The USD/JPY pair remains stuck in a 30-pip range on the last trading day of the week but is marching towards a positive closing on a weekly basis for the second week in a row. As of writing, the pair is trading at 111.25, down 0.07% on the day.
Despite relatively upbeat macro data, the US Dollar Index eased below the 97 handle and is now losing 0.34% on the day at 96.93. However, this drop wasn’t strong enough to dictate the pair’s price action as major equity indexes in the U.S. erased their opening losses and moved into the positive territory, suggesting that investors are not interested in safe havens.
Commenting on the DXY retreat, Bloomberg analysts explained that the dollar rounded out the week on a defensive footing as modest losses eroded the first weekly gain since the end of May, with the decline attributed to position squaring ahead of the weekend rather than any significant shift in sentiment.

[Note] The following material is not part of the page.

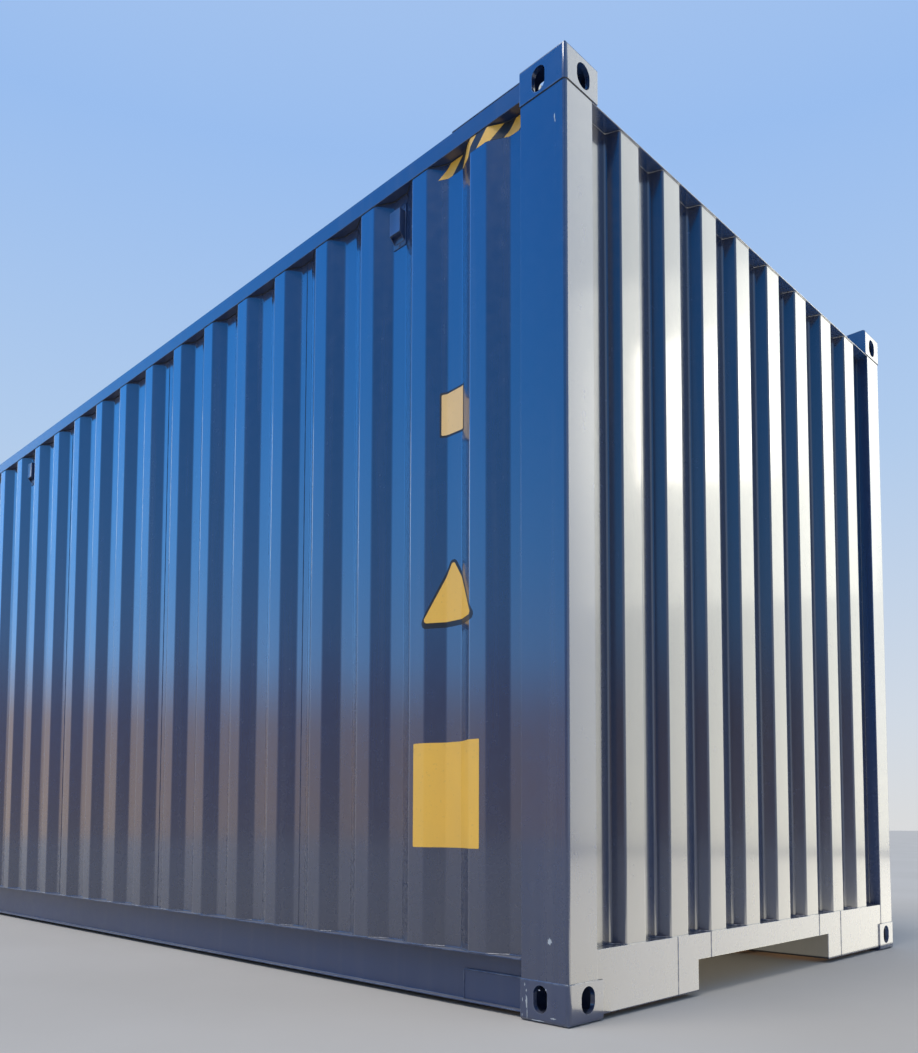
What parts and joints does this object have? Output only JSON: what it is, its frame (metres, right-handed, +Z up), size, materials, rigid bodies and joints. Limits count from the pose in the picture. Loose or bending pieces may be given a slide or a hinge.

FOMC members Loretta Mester and Jerome Powell will be giving speeches later in the session. However, the fact that the dovish comments from St. Louis Fed President James Bullard earlier in the session didn’t cause any market reactions suggest that those speeches may not be able to force the pair out of its daily trading channel.
The RSI on the daily graph is moving sideways near the 50 handle, suggesting that the pair is neutral in the short-term. 111.55, where the 50-DMA and the 100-DMA meet is forming a strong resistance ahead of 112.15 (200-DMA) and 112.75 (May 17 high). On the downside, supports could be seen at 111.00 (psychological level), 110.55 (20-DMA) and 110 (psychological level).